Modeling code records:
:::

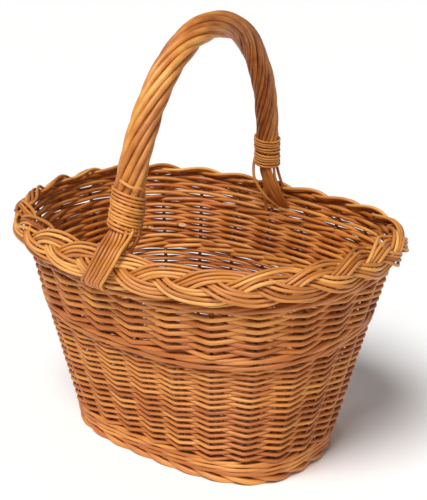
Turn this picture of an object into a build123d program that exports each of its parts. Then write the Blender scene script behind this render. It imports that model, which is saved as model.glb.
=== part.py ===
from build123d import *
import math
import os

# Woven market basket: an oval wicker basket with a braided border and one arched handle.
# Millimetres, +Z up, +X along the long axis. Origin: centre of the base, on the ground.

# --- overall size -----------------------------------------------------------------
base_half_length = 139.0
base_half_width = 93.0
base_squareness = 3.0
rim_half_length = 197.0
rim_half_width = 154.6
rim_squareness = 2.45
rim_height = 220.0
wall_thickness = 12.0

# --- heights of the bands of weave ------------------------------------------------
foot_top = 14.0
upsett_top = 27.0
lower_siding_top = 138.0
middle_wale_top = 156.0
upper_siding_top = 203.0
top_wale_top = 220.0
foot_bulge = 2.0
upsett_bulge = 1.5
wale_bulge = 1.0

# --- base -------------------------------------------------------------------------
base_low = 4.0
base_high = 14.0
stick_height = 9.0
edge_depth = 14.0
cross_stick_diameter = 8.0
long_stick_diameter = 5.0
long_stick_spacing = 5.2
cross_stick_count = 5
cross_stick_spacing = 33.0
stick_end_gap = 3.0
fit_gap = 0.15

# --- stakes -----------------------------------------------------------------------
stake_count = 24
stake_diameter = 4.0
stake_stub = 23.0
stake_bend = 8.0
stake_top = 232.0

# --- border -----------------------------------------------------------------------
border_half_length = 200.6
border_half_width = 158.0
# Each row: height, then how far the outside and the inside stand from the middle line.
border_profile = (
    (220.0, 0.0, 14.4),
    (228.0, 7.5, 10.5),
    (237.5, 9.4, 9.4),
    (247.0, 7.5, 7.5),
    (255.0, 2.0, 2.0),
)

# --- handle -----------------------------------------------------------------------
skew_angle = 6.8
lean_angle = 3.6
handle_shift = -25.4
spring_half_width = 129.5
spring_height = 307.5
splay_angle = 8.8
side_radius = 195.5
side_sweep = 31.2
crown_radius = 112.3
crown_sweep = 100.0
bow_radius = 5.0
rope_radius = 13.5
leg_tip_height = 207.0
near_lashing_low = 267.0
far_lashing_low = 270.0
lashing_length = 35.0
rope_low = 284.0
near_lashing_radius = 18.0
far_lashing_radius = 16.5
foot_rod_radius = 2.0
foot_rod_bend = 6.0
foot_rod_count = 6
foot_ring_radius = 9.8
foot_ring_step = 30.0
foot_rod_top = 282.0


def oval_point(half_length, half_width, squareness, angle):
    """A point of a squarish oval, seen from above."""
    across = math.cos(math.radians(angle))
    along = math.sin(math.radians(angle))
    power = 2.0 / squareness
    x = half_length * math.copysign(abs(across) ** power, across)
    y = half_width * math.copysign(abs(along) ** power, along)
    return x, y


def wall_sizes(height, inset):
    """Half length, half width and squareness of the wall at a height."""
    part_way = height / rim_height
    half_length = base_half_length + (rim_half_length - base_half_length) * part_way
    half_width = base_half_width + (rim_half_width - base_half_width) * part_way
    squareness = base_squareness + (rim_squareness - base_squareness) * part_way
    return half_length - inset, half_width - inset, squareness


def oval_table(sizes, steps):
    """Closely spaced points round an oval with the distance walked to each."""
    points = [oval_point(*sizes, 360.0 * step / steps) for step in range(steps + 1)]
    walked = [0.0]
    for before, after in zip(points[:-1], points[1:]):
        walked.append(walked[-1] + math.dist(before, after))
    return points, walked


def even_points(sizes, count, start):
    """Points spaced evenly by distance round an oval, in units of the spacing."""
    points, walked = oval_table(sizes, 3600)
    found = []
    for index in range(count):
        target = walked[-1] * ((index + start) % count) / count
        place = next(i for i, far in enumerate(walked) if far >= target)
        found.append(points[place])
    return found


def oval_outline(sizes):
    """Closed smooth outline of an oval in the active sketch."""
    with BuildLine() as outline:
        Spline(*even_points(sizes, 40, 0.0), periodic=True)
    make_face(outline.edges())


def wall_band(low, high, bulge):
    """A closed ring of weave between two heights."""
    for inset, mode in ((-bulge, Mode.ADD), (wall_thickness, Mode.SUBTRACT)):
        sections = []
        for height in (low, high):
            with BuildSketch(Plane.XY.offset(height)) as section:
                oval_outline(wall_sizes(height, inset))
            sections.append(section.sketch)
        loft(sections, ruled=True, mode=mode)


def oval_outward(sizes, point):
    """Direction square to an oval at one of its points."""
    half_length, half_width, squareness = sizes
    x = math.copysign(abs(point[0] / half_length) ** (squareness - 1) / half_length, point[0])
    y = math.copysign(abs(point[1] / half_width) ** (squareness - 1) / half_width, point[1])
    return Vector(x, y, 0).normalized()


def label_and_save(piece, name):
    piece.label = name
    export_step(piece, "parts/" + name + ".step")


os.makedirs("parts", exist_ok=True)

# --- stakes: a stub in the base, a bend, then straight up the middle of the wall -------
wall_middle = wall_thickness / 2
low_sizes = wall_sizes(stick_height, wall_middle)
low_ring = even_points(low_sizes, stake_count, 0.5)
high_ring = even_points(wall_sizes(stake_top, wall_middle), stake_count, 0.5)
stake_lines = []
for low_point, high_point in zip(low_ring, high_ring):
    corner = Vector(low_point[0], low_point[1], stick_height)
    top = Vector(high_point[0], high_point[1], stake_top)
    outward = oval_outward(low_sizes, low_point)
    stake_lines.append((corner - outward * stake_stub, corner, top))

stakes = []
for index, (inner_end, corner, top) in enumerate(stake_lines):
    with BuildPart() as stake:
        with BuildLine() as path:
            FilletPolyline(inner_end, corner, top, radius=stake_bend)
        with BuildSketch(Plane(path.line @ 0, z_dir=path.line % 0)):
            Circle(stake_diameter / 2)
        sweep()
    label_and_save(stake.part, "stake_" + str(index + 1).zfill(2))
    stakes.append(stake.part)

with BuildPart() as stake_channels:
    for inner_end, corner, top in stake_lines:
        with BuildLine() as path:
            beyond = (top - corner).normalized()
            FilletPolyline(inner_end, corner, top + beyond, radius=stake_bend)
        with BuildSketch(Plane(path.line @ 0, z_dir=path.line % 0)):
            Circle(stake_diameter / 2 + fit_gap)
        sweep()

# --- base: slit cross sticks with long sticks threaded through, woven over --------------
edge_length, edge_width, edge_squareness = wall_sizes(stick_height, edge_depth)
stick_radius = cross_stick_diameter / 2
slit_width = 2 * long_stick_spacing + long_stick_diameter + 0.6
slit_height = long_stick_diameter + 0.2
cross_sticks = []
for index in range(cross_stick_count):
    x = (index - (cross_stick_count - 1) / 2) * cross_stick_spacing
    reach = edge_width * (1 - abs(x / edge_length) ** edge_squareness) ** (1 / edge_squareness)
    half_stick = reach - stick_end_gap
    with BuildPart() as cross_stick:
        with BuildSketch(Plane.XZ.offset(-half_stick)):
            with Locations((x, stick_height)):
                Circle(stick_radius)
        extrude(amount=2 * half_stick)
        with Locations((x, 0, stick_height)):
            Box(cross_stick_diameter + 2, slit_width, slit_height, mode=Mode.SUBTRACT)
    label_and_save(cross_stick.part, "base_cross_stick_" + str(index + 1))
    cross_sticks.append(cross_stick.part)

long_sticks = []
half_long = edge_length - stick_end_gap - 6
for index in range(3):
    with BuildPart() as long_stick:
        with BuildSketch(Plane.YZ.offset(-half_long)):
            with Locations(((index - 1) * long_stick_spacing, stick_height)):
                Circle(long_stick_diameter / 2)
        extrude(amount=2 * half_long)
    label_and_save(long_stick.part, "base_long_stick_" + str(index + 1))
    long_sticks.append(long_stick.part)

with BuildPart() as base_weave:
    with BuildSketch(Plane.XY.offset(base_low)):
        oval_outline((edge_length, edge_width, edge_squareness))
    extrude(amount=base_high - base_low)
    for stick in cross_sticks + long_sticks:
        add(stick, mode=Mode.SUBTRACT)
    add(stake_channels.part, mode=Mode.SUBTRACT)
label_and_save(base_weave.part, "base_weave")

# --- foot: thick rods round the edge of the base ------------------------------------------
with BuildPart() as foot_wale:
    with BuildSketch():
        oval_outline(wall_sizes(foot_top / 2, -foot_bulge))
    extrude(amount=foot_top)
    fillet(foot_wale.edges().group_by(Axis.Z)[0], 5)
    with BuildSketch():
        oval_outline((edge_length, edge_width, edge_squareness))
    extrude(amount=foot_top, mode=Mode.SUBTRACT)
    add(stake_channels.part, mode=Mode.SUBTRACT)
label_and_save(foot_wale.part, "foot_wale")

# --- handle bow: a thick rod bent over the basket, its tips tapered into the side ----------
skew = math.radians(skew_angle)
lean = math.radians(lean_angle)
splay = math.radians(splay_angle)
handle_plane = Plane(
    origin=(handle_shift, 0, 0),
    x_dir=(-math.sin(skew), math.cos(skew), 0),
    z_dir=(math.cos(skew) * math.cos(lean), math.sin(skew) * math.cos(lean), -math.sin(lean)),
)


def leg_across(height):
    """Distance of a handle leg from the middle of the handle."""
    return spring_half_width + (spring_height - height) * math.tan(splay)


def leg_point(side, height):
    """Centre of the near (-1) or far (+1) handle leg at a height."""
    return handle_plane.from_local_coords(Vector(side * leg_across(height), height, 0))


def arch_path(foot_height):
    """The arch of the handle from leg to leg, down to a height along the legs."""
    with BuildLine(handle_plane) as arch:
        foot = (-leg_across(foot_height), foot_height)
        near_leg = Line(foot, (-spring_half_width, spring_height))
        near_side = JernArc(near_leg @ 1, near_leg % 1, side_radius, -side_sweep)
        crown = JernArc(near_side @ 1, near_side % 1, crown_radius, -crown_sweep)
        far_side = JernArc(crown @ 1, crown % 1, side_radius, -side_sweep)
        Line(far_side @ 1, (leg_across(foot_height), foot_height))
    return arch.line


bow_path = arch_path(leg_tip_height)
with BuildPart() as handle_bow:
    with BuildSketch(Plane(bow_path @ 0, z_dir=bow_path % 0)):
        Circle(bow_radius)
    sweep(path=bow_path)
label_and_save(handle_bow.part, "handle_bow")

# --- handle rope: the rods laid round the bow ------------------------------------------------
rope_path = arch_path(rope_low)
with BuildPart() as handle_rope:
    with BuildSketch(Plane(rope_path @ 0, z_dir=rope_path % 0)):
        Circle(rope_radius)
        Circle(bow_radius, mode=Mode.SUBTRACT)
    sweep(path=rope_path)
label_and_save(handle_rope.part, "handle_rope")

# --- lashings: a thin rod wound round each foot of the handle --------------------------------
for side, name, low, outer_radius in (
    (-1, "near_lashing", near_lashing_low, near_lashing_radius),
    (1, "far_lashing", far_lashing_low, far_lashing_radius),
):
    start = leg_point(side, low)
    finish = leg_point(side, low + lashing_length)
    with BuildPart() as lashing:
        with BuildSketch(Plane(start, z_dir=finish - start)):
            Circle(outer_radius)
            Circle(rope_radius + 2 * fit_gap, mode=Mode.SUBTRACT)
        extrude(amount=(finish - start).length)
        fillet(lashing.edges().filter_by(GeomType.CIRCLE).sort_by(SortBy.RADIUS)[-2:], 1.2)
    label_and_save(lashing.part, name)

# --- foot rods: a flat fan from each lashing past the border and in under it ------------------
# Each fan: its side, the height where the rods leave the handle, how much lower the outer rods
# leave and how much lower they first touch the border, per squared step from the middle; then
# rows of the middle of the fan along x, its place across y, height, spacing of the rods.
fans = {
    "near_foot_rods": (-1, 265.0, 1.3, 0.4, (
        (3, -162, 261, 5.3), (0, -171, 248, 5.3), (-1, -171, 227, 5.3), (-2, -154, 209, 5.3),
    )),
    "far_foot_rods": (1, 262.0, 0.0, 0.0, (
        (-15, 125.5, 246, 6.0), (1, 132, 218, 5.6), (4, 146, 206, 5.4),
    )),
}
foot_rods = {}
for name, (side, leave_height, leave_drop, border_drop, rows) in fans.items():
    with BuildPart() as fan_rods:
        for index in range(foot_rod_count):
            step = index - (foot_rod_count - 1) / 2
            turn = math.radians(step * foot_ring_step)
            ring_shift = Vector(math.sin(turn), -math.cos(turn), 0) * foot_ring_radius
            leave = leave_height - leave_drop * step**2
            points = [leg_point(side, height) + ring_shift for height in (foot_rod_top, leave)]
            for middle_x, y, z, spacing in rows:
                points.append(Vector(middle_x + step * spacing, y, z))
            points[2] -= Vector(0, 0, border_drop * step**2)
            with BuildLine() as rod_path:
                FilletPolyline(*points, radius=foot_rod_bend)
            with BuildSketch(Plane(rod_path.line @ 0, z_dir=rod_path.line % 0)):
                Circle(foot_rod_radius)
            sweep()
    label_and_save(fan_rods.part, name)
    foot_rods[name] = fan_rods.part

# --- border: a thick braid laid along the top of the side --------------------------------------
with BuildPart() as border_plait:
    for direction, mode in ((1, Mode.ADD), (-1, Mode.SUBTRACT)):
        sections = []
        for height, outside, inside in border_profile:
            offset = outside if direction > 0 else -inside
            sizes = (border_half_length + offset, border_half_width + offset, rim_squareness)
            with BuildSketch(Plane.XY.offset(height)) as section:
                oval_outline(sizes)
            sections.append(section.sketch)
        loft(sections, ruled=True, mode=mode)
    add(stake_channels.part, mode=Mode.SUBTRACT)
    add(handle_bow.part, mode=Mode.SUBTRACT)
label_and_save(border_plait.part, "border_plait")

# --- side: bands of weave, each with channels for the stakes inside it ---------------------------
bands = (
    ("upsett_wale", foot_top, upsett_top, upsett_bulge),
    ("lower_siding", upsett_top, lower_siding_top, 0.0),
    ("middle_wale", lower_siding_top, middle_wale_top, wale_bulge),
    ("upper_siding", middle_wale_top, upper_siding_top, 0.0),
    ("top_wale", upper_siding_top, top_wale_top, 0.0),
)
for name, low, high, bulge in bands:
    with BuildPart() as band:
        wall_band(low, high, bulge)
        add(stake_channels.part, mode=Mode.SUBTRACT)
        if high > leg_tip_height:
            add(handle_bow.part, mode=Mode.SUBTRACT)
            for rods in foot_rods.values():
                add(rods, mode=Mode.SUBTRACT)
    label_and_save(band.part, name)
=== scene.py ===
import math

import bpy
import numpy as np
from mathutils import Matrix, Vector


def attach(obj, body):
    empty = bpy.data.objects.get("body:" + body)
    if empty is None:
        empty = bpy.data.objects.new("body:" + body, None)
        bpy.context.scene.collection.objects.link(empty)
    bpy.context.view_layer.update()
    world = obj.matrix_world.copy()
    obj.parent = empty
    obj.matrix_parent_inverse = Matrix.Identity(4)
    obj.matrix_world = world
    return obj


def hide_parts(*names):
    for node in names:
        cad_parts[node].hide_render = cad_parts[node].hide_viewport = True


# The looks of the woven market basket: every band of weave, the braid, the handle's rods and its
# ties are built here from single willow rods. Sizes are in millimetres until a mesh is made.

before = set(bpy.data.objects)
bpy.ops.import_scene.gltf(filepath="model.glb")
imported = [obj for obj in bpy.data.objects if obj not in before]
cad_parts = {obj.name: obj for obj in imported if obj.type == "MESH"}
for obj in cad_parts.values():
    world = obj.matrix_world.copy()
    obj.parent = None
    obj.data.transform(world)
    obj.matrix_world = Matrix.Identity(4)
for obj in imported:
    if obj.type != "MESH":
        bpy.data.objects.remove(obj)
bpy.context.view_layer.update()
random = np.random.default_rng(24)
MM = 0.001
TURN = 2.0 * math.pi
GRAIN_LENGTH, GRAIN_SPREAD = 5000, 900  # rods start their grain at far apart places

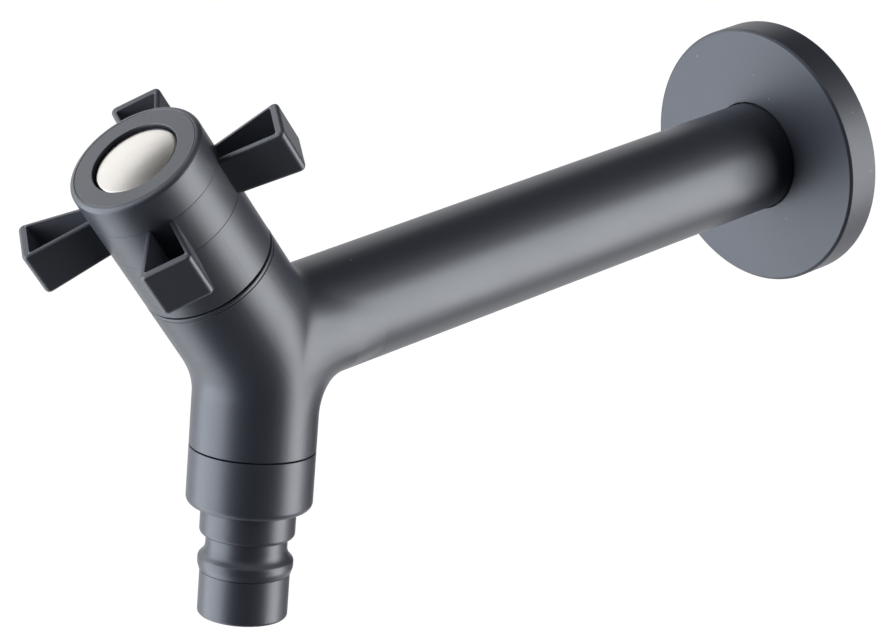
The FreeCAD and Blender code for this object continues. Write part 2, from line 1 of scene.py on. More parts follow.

:::

**WRITTEN TASK**
From the records above, copy out the line with "# --- side: bands", the line with "GRAIN_LENGTH, GRAIN_SPREAD = 5000, 900", and every line between them, word for word.

**FULL OUTPUT**
# --- side: bands of weave, each with channels for the stakes inside it ---------------------------
bands = (
    ("upsett_wale", foot_top, upsett_top, upsett_bulge),
    ("lower_siding", upsett_top, lower_siding_top, 0.0),
    ("middle_wale", lower_siding_top, middle_wale_top, wale_bulge),
    ("upper_siding", middle_wale_top, upper_siding_top, 0.0),
    ("top_wale", upper_siding_top, top_wale_top, 0.0),
)
for name, low, high, bulge in bands:
    with BuildPart() as band:
        wall_band(low, high, bulge)
        add(stake_channels.part, mode=Mode.SUBTRACT)
        if high > leg_tip_height:
            add(handle_bow.part, mode=Mode.SUBTRACT)
            for rods in foot_rods.values():
                add(rods, mode=Mode.SUBTRACT)
    label_and_save(band.part, name)
=== scene.py ===
import math

import bpy
import numpy as np
from mathutils import Matrix, Vector


def attach(obj, body):
    empty = bpy.data.objects.get("body:" + body)
    if empty is None:
        empty = bpy.data.objects.new("body:" + body, None)
        bpy.context.scene.collection.objects.link(empty)
    bpy.context.view_layer.update()
    world = obj.matrix_world.copy()
    obj.parent = empty
    obj.matrix_parent_inverse = Matrix.Identity(4)
    obj.matrix_world = world
    return obj


def hide_parts(*names):
    for node in names:
        cad_parts[node].hide_render = cad_parts[node].hide_viewport = True


# The looks of the woven market basket: every band of weave, the braid, the handle's rods and its
# ties are built here from single willow rods. Sizes are in millimetres until a mesh is made.

before = set(bpy.data.objects)
bpy.ops.import_scene.gltf(filepath="model.glb")
imported = [obj for obj in bpy.data.objects if obj not in before]
cad_parts = {obj.name: obj for obj in imported if obj.type == "MESH"}
for obj in cad_parts.values():
    world = obj.matrix_world.copy()
    obj.parent = None
    obj.data.transform(world)
    obj.matrix_world = Matrix.Identity(4)
for obj in imported:
    if obj.type != "MESH":
        bpy.data.objects.remove(obj)
bpy.context.view_layer.update()
random = np.random.default_rng(24)
MM = 0.001
TURN = 2.0 * math.pi
GRAIN_LENGTH, GRAIN_SPREAD = 5000, 900  # rods start their grain at far apart places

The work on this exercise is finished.